Lawrence J. Dolan may be deemed to beneficially own an aggregate of 1,953,526
shares of Class A Common Stock, including (i) 81,020 shares of Class A Common Stock
and (ii) 1,872,506 shares of Class A Common Stock issuable upon conversion of an
equal number of shares of Class B Common Stock. This aggregate amount represents
approximately 3.1% of the shares of Class A Common Stock currently outstanding. He
may be deemed to have the current shared power to vote or direct the vote of and to
dispose of or direct the disposition of 1,953,526 shares of Class A Common Stock
(including 1,250 shares of Class A Common Stock owned with his spouse, an aggregate
of 79,770 shares of Class A Common Stock owned of record by the 2009 Family Trusts
and an aggregate of 1,872,506 shares of Class A Common Stock issuable upon
conversion of an equal number of shares of Class B Common Stock owned of record by
the 2009 Family Trusts). He disclaims beneficial ownership of an aggregate of
79,770
shares of Class A Common Stock owned of record by the 2009 Family Trusts and an
aggregate of 1,872,506 shares of Class A Common Stock issuable upon conversion of
an equal number of shares of Class B Common Stock owned of record by the 2009
Family Trusts, and this report shall not be deemed to be an admission that such
person is the beneficial owner of such securities. See Exhibit A.

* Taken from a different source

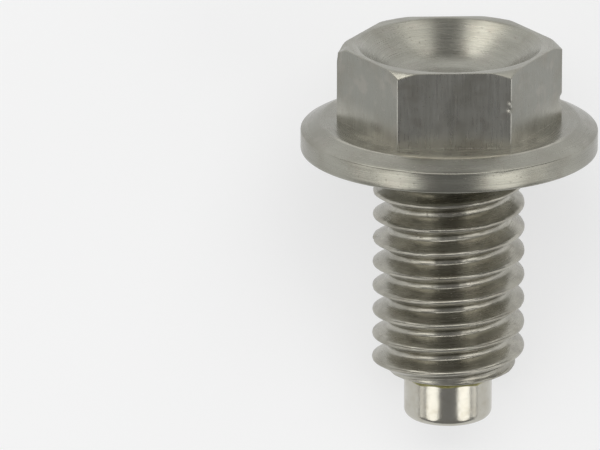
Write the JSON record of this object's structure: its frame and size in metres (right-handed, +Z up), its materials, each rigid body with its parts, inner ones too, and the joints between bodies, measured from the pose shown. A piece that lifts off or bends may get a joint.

David M. Dolan may be deemed to beneficially own an aggregate of 2,261,923 shares
of Class A Common Stock, including (i) 389,417 shares of Class A Common Stock and
(ii) 1,872,506 shares of Class A Common Stock issuable upon conversion of an equal
number of shares of Class B Common Stock. This aggregate amount represents
approximately 3.5% of the shares of Class A Common Stock currently outstanding. He
may be deemed to have (a) the sole power to vote or direct the vote of and to
dispose of or to direct the disposition of 302,647 shares of Class A Common Stock
(including 3,442 shares of Class A Common Stock owned of record by the David M.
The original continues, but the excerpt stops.